Bala perdida ou os caminhos ínvios da Justiça
Hugo Ernano deve ser o militar da GNR mais conhecido em todo o país. Foi condenado em 2008, por ter disparado em serviço sobre uma carrinha em fuga e uma bala ter atingido um rapaz de etnia cigana que seguia escondido na carrinha, com o pai e um tio, após um assalto. Foi condenado e não se resignou a uma decisão que é por muitos entendida como um equívoco de sérias consequências para o moral das polícias. “Bala perdida”, por Hugo Ernano com Rosa Ramos é o relato desses acontecimentos, A Esfera dos Livros, 2015. Um antigo Ministro da Administração Interna, Rui Pereira, é o prefaciador desta empolgante reportagem. Relata sumariamente os factos que foram conducentes à condenação de Ernano: “O militar condenado mandou parar a viatura dos suspeitos, mas teve de se esquivar para não ser atropelado e ficou ferido. Seguiu-se uma perseguição em que usou a arma para imobilizar a carrinha, que circulava perigosamente. A descrição dos factos revela que (Ernano teve a preocupação de respeitar a lei que rege o uso de armas de fogo por polícias. Disparou dois tiros de advertência para o ar e um terceiro tiro para o pneu traseiro esquerdo. A carrinha não parou. O militar visou depois o pneu traseiro direito, mas um solavanco em piso irregular provocou o desvio suficiente para que uma bala atingisse a criança, que viajava atrás sem que alguém o pudesse saber (até porque a carrinha tinha os vidros tapados)… Como resumiremos o caso de Hugo Ernano? Uma criança morre injustamente, devido à leviandade do pai (que talvez pretendesse iniciá-la no caminho do crime). Esse pai leviano acabou por ser contemplado com uma indemnização, cuja origem radica, paradoxalmente, no seu ato temerário. O militar da GNR, que procurou dar o seu melhor e atingiu inadvertidamente a criança, foi condenado, a pretexto de uma morte imprevisível e da suposta da violação dos deveres de cuidado (que, no entanto, tudo indica ter cumprido)”. O militar da GNR não se compadeceu com a lei da selva e os meritíssimos juízes inquinaram, pelas suas ínvias interpretações, o cumprimento do dever de qualquer polícia.

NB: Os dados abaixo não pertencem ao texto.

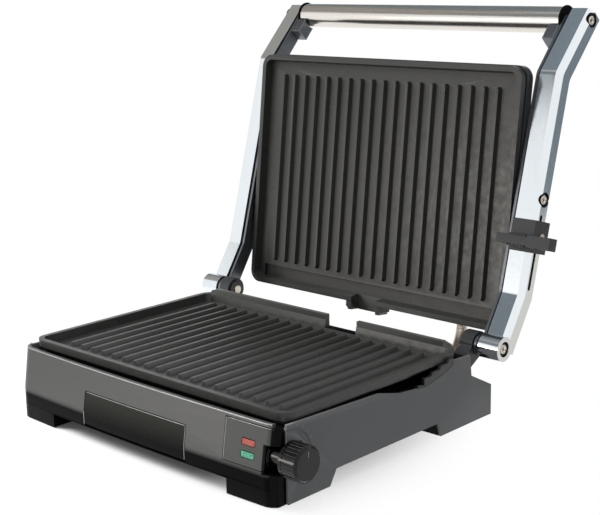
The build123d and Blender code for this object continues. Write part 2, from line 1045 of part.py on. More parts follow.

Rosa Ramos redigiu uma eletrizante reportagem, o barro são os depoimentos de Ernano, e paulatinamente vai dando formato, num ritmo intenso e numa escrita absorvente à perseguição da carrinha e a tudo quanto se seguiu depois. Os factos são indiscutíveis, o purgatório e os caldeirões do Inferno vieram a seguir: os interrogatórios, as mentiras do assaltante, o clima de hostilidade que se foi montando a Ernano. Mas a jornalista Rosa Ramos vai mais longe, torna viva as operações e percebemos que o desempenho de Ernano é sincero e leal. O único senão que encontramos na trama é um certo andar para trás e para a frente, ocorreram os acontecimentos no Largo da Igreja, em Santo Antão do Tojal, a vida de Hugo Ernano mudou radicalmente, segue-se o pedido de casamento de Daniela, a mulher de Hugo, temos a via-sacra dos julgamentos, temos a movimentação nas redes sociais, fala-se sobre a legislação quanto ao uso das armas e logo a seguir vamos aos antecedentes de Hugo Ernano, o que estudou e não estudou, é um tanto ou quanto descabida a organização da trama, depois das decisões dos tribunais e do militar da GNR viver humilhações e sobressaltos, a jornalista escreve a propósito do currículo deste militar condenado: “Sou um criminoso? Não. Sou um agente da autoridade. Sou mal formado por, segundo os relatórios sociais pedidos pelo tribunal, dar muita importância ao cumprimento da lei e me esforçar por educar o melhor que sei? Ou por ter prendido a minha irmã curando-a? Sou louco por, numa altura em que não tinha grande vida pessoal, investir tudo no trabalho? Sou um sujeito perigoso por ter tido dois processos disciplinares num universo de muitas centenas de tensões na GNR?”. E depois saltamos para os antecedentes, vamos às origens, quem era o pai, quem era a mãe, o número de irmãos, a vida em Carnaxide e depois em Odivelas, os estudos na escola da Arroja, feito este interregno voltamos à luta pela justiça… Este desequilíbrio não destitui a reportagem no que ela tem de mais relevante, mas desorienta o leitor, não se está a ler nem um romance, nem um ensaio mas uma reportagem, esta tem os seus condimentos e formato próprio. Hugo Ernano pode sentir-se orgulhoso pelo confronto em que se envolveu para que lhe seja feita justiça. Espero que este documento obrigue a repensar imensas coisas quando um polícia foi condenado, afinal, por ter cumprido o seu dever e manifestamente ter evitado uma desgraça maior no Largo da Igreja.